Elke keer dat ik bij haar langsga vraagt ze mij iets te zoeken. De ene keer is het haar gehoorapparaat, de volgende keer haar bril, dan weer haar tas met portemonnee, of haar autosleutels. De kwijtgeraakte spullen vind ik terug op de gekste plekken: in de koelkast, hoog in de linnenkast tussen handdoeken of lakens, in een hoekje op de vensterbank of in een laatje tussen pennen en kaarten. Het is chaos in het hoofd van mijn moeder die altijd zo geordend was en ‘in control’.
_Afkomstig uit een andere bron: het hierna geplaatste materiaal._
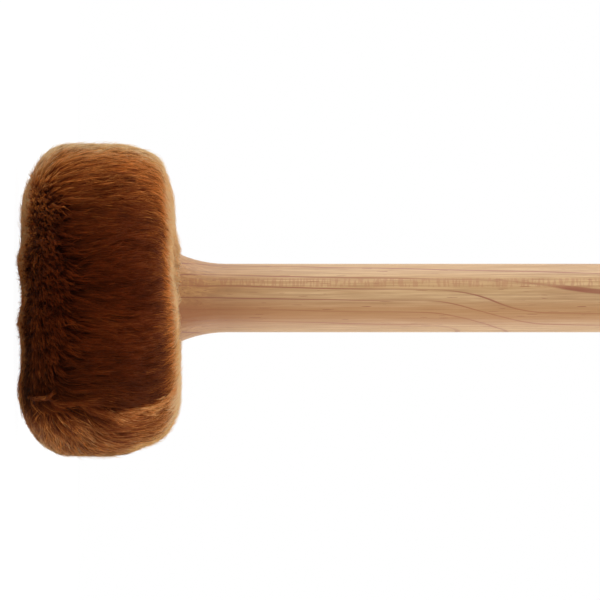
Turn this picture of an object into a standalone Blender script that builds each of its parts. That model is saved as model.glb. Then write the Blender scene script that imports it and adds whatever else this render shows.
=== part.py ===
"""Gong mallet: a turned maple handle, a wooden head core padded with felt, and a drawn fur cover.

The mallet stands on its striking face. The origin is the centre of that face, and +Z runs up the
handle to its butt. Sizes are in metres and angles in degrees.
"""

import math

import bpy
import numpy as np
from mathutils import Matrix

# Every seat between two pieces keeps this much room.
CLEARANCE = 0.0003

# Fur cover: the pile and its knitted backing, as one soft layer with rounded front and rear edges.
FUR_THICKNESS = 0.0040
FRONT_ROUND_RADIAL = 0.0220
FRONT_ROUND_AXIAL = 0.0170
REAR_ROUND_RADIAL = 0.0210
REAR_ROUND_AXIAL = 0.0220
PLEAT_COUNT = 16
PLEAT_HEIGHT = 0.0009
REAR_PLEAT_REACH = 0.0120
FRONT_PLEAT_REACH = 0.0080
FRONT_CLOSURE_RADIUS = 0.0025
SEAM_ANGLE = -46.0
SEAM_DEPTH = 0.0010

# Felt: a pad on each end of the core and two bands round it, each band closed by a skived joint.
FRONT_PAD_THICKNESS = 0.0080
REAR_PAD_THICKNESS = 0.0070
INNER_BAND_THICKNESS = 0.0050
OUTER_BAND_THICKNESS = 0.0054
BAND_EDGE_RADIUS = 0.0010
BAND_JOINT_GAP = 0.0006
BAND_JOINT_SLANT = 50.0
INNER_BAND_JOINT_ANGLE = 130.0
OUTER_BAND_JOINT_ANGLE = -60.0

# Core: a turned hardwood disc, bored for the handle's tenon and counterbored for its fixing.
CORE_DIAMETER = 0.0710
CORE_LENGTH = 0.0286
CORE_EDGE_RADIUS = 0.0025

# Fixing: a hexagon-head wood screw and a wide washer, let into the front of the core.
WASHER_DIAMETER = 0.0250
WASHER_THICKNESS = 0.0016
SCREW_DIAMETER = 0.0060
SCREW_LENGTH = 0.0350
SCREW_TIP_LENGTH = 0.0050
SCREW_HEAD_HEIGHT = 0.0040
SCREW_HEAD_ACROSS_FLATS = 0.0100
COUNTERBORE_MARGIN = 0.0005

# Handle: the grip flares to a shoulder that bears on the core, and ends there in a round tenon.
GRIP_DIAMETER = 0.0222
SHOULDER_TO_BUTT = 0.3265
SHOULDER_DIAMETER = 0.0340
SHOULDER_RIM_LENGTH = 0.0060
SHOULDER_EDGE_RADIUS = 0.0010
FLARE_RADIUS = 0.0380
BUTT_ROUND_RADIUS = 0.0055
TENON_DIAMETER = 0.0160
TENON_CHAMFER = 0.0010
PILOT_CONE_ANGLE = 59.0

# Drawstrings: one cord draws the cover in round the handle, the other closes it at the front.
CORD_DIAMETER = 0.0020
KNOT_DIAMETER = 0.0036
FRONT_CORD_RING_DIAMETER = 0.0120

# Fineness of the round surfaces
TURNED_STEPS = 48
STEPS_PER_PLEAT = 4
PLEAT_RINGS = 4
EDGE_POINTS = 8
ARC_POINTS = 5
SMALL_ARC_POINTS = 3
FLARE_POINTS = 9
CORD_RING_POINTS = 36
CORD_SIDES_RESOLUTION = 2
KNOT_SEGMENTS = 12
KNOT_RINGS = 8
AXIS_MERGE = 0.00001
SHARP_ANGLE = 35.0

# The stack along the axis, from the striking face up
front_pad_z = FUR_THICKNESS + CLEARANCE
core_z = front_pad_z + FRONT_PAD_THICKNESS + CLEARANCE
core_rear_z = core_z + CORE_LENGTH
shoulder_z = core_rear_z + CLEARANCE
rear_pad_rear_z = shoulder_z + REAR_PAD_THICKNESS
cover_inner_rear_z = rear_pad_rear_z + CLEARANCE
head_length = cover_inner_rear_z + FUR_THICKNESS
rim_end_z = shoulder_z + SHOULDER_RIM_LENGTH
butt_z = shoulder_z + SHOULDER_TO_BUTT

# The layers round the axis, from the core out
core_radius = CORE_DIAMETER / 2
inner_band_radius = core_radius + CLEARANCE
outer_band_radius = inner_band_radius + INNER_BAND_THICKNESS + CLEARANCE
band_outside_radius = outer_band_radius + OUTER_BAND_THICKNESS
head_radius = band_outside_radius + CLEARANCE + FUR_THICKNESS

# The fixing, let into the core from its front face
screw_head_z = core_z + CLEARANCE
washer_z = screw_head_z + SCREW_HEAD_HEIGHT + CLEARANCE
counterbore_floor_z = washer_z + WASHER_THICKNESS + CLEARANCE
counterbore_radius = WASHER_DIAMETER / 2 + COUNTERBORE_MARGIN
tenon_end_z = counterbore_floor_z + CLEARANCE
screw_tip_z = screw_head_z + SCREW_HEAD_HEIGHT + SCREW_LENGTH
pilot_radius = SCREW_DIAMETER / 2 + CLEARANCE

# The drawstrings and the room that the felt leaves them
grip_radius = GRIP_DIAMETER / 2
shoulder_radius = SHOULDER_DIAMETER / 2
knot_radius = KNOT_DIAMETER / 2
cord_radius = CORD_DIAMETER / 2
drawstring_room = max(CORD_DIAMETER, KNOT_DIAMETER) + CLEARANCE
rear_cord_inside_radius = shoulder_radius + CLEARANCE
rear_cord_top_z = cover_inner_rear_z - CLEARANCE
rear_pad_bore_radius = rear_cord_inside_radius + drawstring_room
front_cord_inside_radius = FRONT_CORD_RING_DIAMETER / 2 - cord_radius
front_cord_bottom_z = FUR_THICKNESS + PLEAT_HEIGHT + CLEARANCE
front_recess_radius = front_cord_inside_radius + drawstring_room
front_recess_floor_z = front_cord_bottom_z + drawstring_room


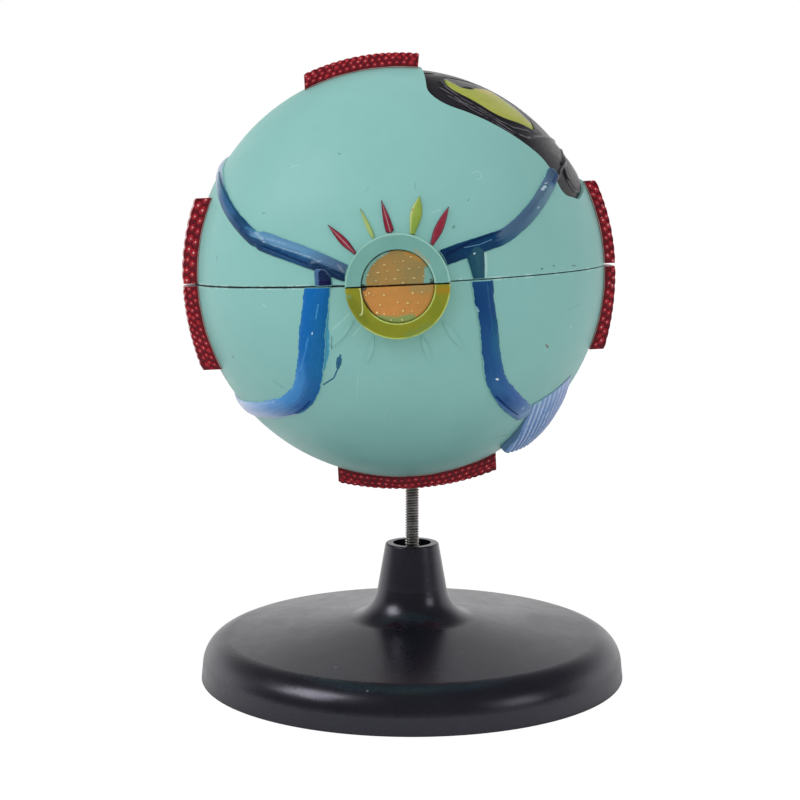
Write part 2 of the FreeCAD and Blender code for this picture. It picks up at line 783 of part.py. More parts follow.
def vein(paths, space):
    pieces = []
    for path in paths:
        widths = [(start[2] + end[2]) / 2 for start, end in zip(path, path[1:])]
        for start, end, half_width in zip(path, path[1:], widths):
            pieces.append(vein_run(start, end, half_width))
        for place, before, after in zip(path, widths[:1] + widths, widths + widths[-1:]):
            radius, major = vein_section(max(before, after))
            pieces.append(ball(radius + vein_joint_extra, direction(*place[:2]) * major))
    body = pieces[0].multiFuse(pieces[1:])
    body = body.cut(ball(eye_radius + bond_gap))
    sheath = rod_along(nerve_radius + bond_gap, UP * -nerve_drop, UP * -nerve_drop + REAR * FAR)
    return one_solid(body.common(space).cut(sheath))


def vein_upper_right(space):
    whole = vein(vein_bend_points["vortex_vein_upper_right"], space)
    return one_solid(whole.cut(window_tool(window_outline, sclera_inner, FAR / 2)))


def vein_lower_right(space):
    whole = vein(vein_bend_points["vortex_vein_lower_right"], space)
    block = oblique_block(bond_gap)
    block.Placement = oblique_frame()
    return one_solid(whole.cut(block))


def leaves(entries):
    low = eye_radius + bond_gap
    return Part.makeCompound([one_solid(leaf(base, tip, width, low, eye_radius + leaf_height))
                              for base, tip, width in entries])


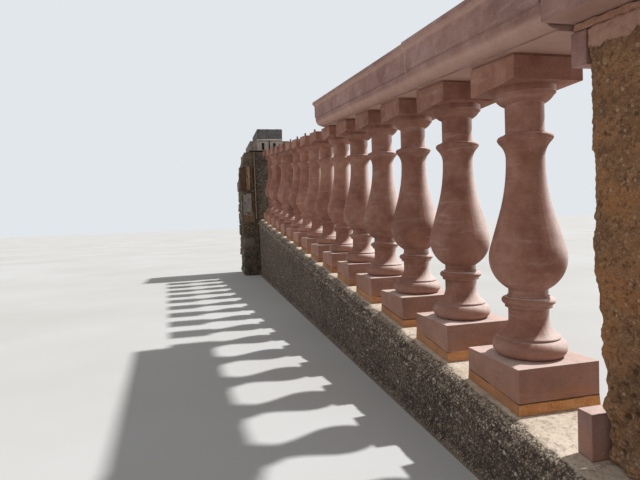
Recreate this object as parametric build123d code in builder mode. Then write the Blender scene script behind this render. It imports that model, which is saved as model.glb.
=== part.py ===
"""One bay of a raking stone balustrade between two piers, in millimetres.

The row climbs towards -X. The street is on the -Y side and +Z is up.
The origin is on the level foot of the kerb, at the middle of the whole length.
Balusters stand plumb: their base blocks are cut to the slope underneath,
their top blocks are cut to the slope on top, and the coping follows it.
"""
import os
from math import atan, cos, radians, sin, sqrt

from build123d import *

# The row
baluster_count = 15
spacing = 300.0
rise = 30.5  # climb from one baluster to the next
coped_count = 6  # balusters that carry coping so far

# Kerb
kerb_width = 314.0
kerb_least_height = 108.0  # at its downhill end
kerb_edge_drop = 30.0
kerb_edge_run = 26.0

# Base block and its mortar bed
base_block = 194.0
base_block_height = 70.0  # at the downhill side
base_bed = 25.0
base_bed_flare = 1.5

# Turned part: radii, and lengths from one member up to the next
torus_radius = 20.5
torus_reach = 79.0
quirk_depth = 2.5  # groove between the torus and the bell
quirk_height = 2.0
bell_foot_radius = 66.0
bell_shoulder = 4.0
bell_turn = 60.0
lower_neck_radius = 43.0
astragal_height = 123.0
astragal_radius = 8.0
astragal_reach = 57.0
astragal_seat = 6.5  # fillet under the astragal
astragal_seat_step = 7.0
astragal_fillet = 4.0
astragal_step = 3.0
bulb_foot_radius = 42.0
bulb_foot_rest = 14.0  # plain neck over the astragal
bulb_radius = 82.5
bulb_rise = 70.0  # from the bulb's foot to its widest point
bulb_belly = 80.7
bulb_shoulder = 90.0
taper_angle = 16.0
throat_radius = 41.0
throat_curve = 453.0
throat_rest = 2.0  # plain throat under the collar's cove
collar_radius = 7.0
collar_reach = 59.0
collar_lip = 3.0  # from the collar's nose in to its cove
collar_cove = 35.0
collar_fillet = 4.0
neck_rest = 63.0  # plain neck over the collar
echinus_rise = 20.0
echinus_reach = 63.0
echinus_bulge = 2.8
echinus_fillet = 2.0
echinus_lip = 14.0

# Top block
top_block = 164.0
top_block_height = 47.0  # at the downhill side

# Dowels of the balusters that wait for coping
dowel_diameter = 12.0
dowel_clearance = 0.3
dowel_depth = 60.0
dowel_stand = 30.0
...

‘Waar had jij mijn tas nou gevonden?’

‘In de badkamer.’

‘In de badkamer? Echt waar?’

Stilte.

‘O ja, nu weet ik het weer. Daar had ik hem gisteravond mee naartoe genomen voordat ik naar bed ging. Stom dat ik dat was vergeten.’

Weer stilte.

‘I’m going crazy.’

Ik bijt op mijn lip en wrijf met mijn vingers langs mijn wenkbrauw.

‘Mam, drink je je thee? Anders wordt-ie koud.’

Ze pakt het kopje in haar hand, neemt een klein slokje en trekt meteen een vies gezicht. Ze is de honing vergeten. Ze zet het kopje weer neer en knijpt met de honingfles een flinke portie in haar thee en begint vervolgens te roeren. Ze neemt niet een tweede slok.

Ik wacht geduldig op wat er komen gaat en kijk naar de Friese staartklok die al maanden niet meer loopt. Het afstellen was mijn vaders klusje. Mijn gedachten dwalen af naar een college dat ik voor morgen moet voorbereiden maar dan zie ik tot mijn schrik dat mijn moeder zachtjes zit te huilen. Ze zet haar twee wijsvingers in haar ooghoeken en slikt. Ik twijfel geen seconde en kniel voor haar neer op de grond waar ik haar benen begin te strelen en tenslotte haar handen pak. Als ik in haar lieve gezicht kijk wellen de tranen ook bij mij op. Ik baal dat ik het niet kan onderdrukken want ik wil haar kunnen steunen en sterk zijn.

Voordat ik begin te praten slik ik eerst mijn tranen weg. ‘Mam, wat is er? Mis je papa?’

Wat een stomme vraag denk ik meteen. Natuurlijk mist ze mijn vader. Haar grote liefde met wie ze 60 jaar van haar leven heeft doorgebracht, met wie ze vijf kinderen heeft grootgebracht, die haar steun en toeverlaat was en die ze de laatste jaren met veel zorg en toewijding verzorgde.

Ze knikt. ‘Heel erg. Oh sorry. Ik wilde niet gaan huilen. Ik ben steeds alles kwijt en ik vergeet dingen. Hoe lang? Hoelang heb ik dit al?’

Ik krijg een ongemakkelijk gevoel in mijn buik. ‘Mam, je bent gewoon verdrietig en daarom ben je er niet helemaal bij. Zullen we zo even naar buiten gaan?’

Matjes antwoord mijn moeder: ‘Ja, misschien zal het mij goed doen.’ 

Er vliegt een koolmeesje langs het raam en op het gras hupt een zwarte merel.

‘Mam, je thee.’

Ze zet het kopje aan haar lippen en trekt weer een vies gezicht. De thee is inmiddels koud.